Task prompt:
Write out each line of the material again, word for word.
** Start of Data provided **
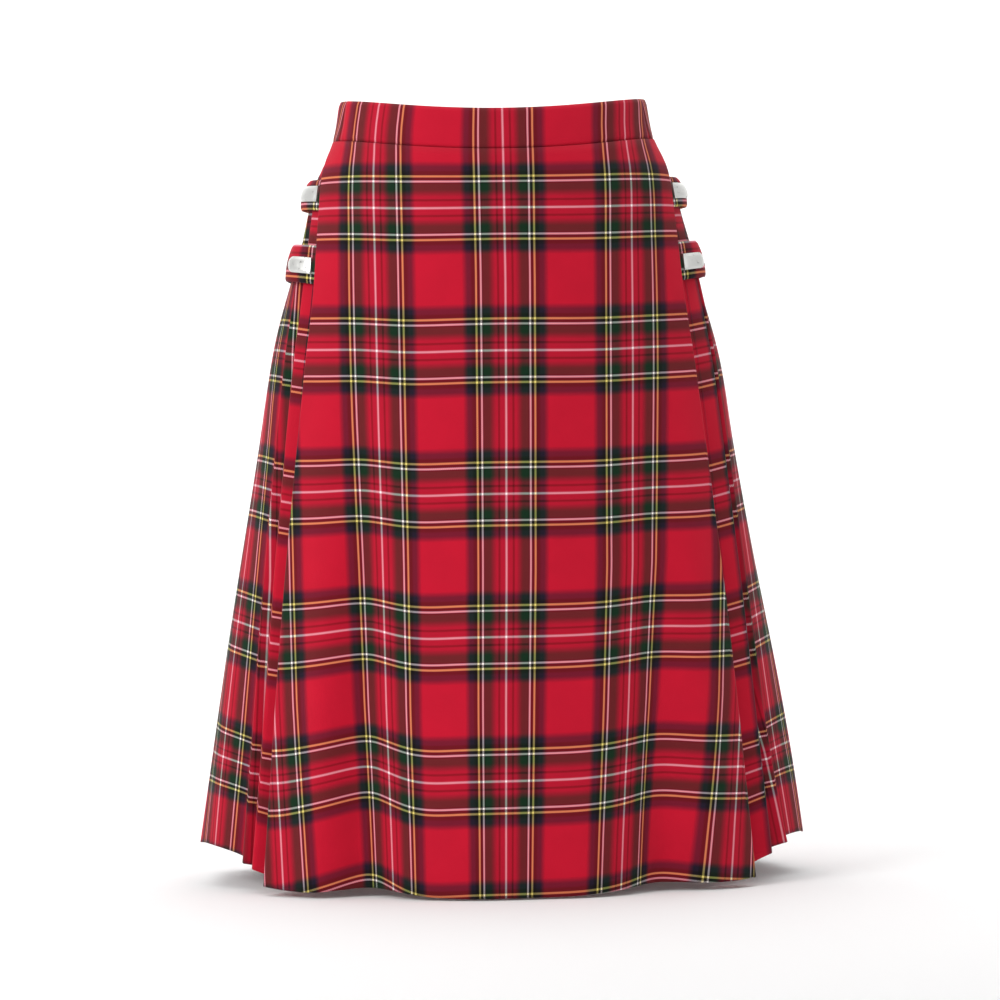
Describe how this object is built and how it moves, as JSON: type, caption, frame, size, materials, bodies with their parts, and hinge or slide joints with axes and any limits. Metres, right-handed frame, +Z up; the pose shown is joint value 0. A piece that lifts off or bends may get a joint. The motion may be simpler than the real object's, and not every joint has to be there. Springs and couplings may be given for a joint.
{
  "type": "skirt",
  "caption": "Pleated tartan midi skirt with a flat front panel, a plain waistband and clasped straps at its sides, open at the waist and the hem.",
  "frame": {"origin": "middle of the waist, at half the height of the waistband's sides", "axes": "+Z up out of the waist, -Y to the skirt's front, +X to the right of someone who looks at its front"},
  "size_m": [0.5482, 0.3762, 0.701],
  "materials": {
    "tartan": "matt wool twill",
    "strap_tartan": "matt wool twill",
    "clasp_metal": "polished"
  },
  "bodies": {
    "root": {"waistband_front": "tartan", "waistband_back": "tartan", "front_panel": "tartan", "pleats_left": "tartan", "pleats_right": "tartan", "strap_upper_left": "strap_tartan", "strap_upper_right": "strap_tartan", "strap_lower_left": "strap_tartan", "strap_lower_right": "strap_tartan", "clasp_upper_left": "clasp_metal", "clasp_upper_right": "clasp_metal", "clasp_lower_left": "clasp_metal", "clasp_lower_right": "clasp_metal"}
  },
  "joints": []
}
** End of Data provided **
Answer to the exercise:
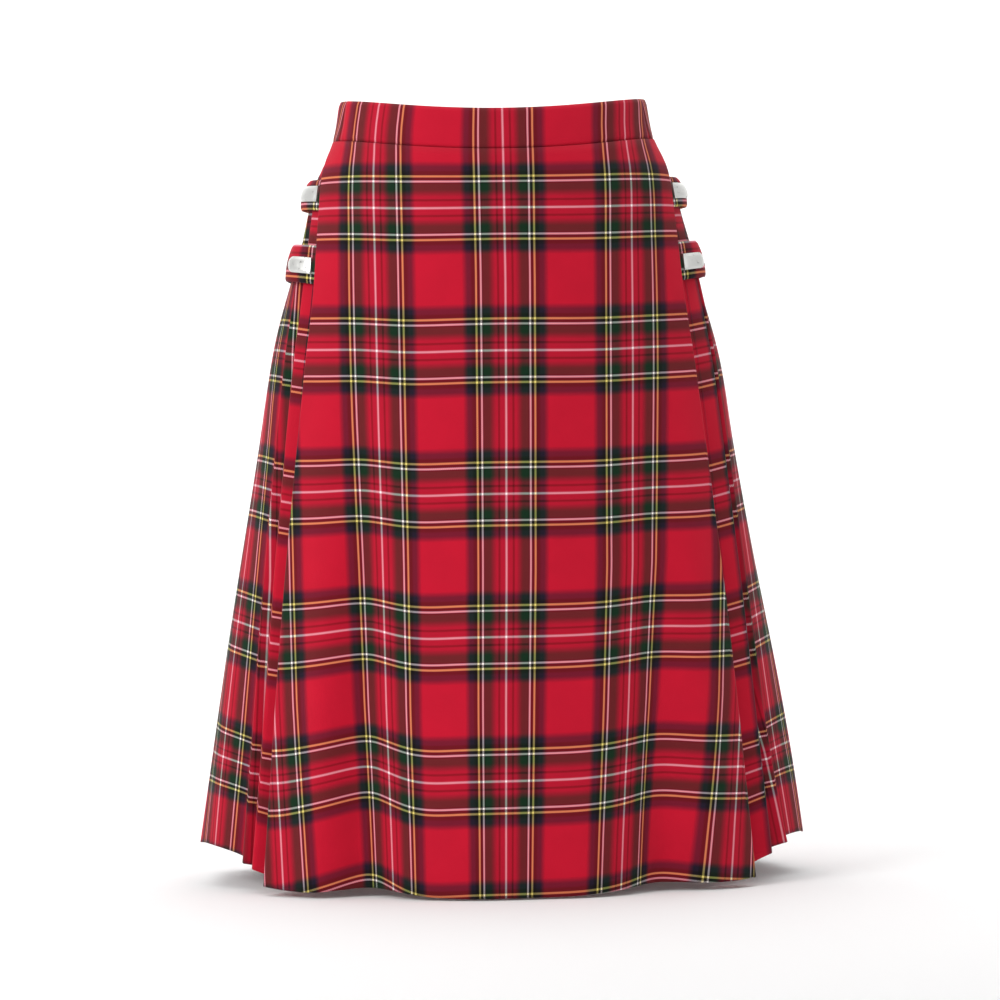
Describe how this object is built and how it moves, as JSON: type, caption, frame, size, materials, bodies with their parts, and hinge or slide joints with axes and any limits. Metres, right-handed frame, +Z up; the pose shown is joint value 0. A piece that lifts off or bends may get a joint. The motion may be simpler than the real object's, and not every joint has to be there. Springs and couplings may be given for a joint.
{
  "type": "skirt",
  "caption": "Pleated tartan midi skirt with a flat front panel, a plain waistband and clasped straps at its sides, open at the waist and the hem.",
  "frame": {"origin": "middle of the waist, at half the height of the waistband's sides", "axes": "+Z up out of the waist, -Y to the skirt's front, +X to the right of someone who looks at its front"},
  "size_m": [0.5482, 0.3762, 0.701],
  "materials": {
    "tartan": "matt wool twill",
    "strap_tartan": "matt wool twill",
    "clasp_metal": "polished"
  },
  "bodies": {
    "root": {"waistband_front": "tartan", "waistband_back": "tartan", "front_panel": "tartan", "pleats_left": "tartan", "pleats_right": "tartan", "strap_upper_left": "strap_tartan", "strap_upper_right": "strap_tartan", "strap_lower_left": "strap_tartan", "strap_lower_right": "strap_tartan", "clasp_upper_left": "clasp_metal", "clasp_upper_right": "clasp_metal", "clasp_lower_left": "clasp_metal", "clasp_lower_right": "clasp_metal"}
  },
  "joints": []
}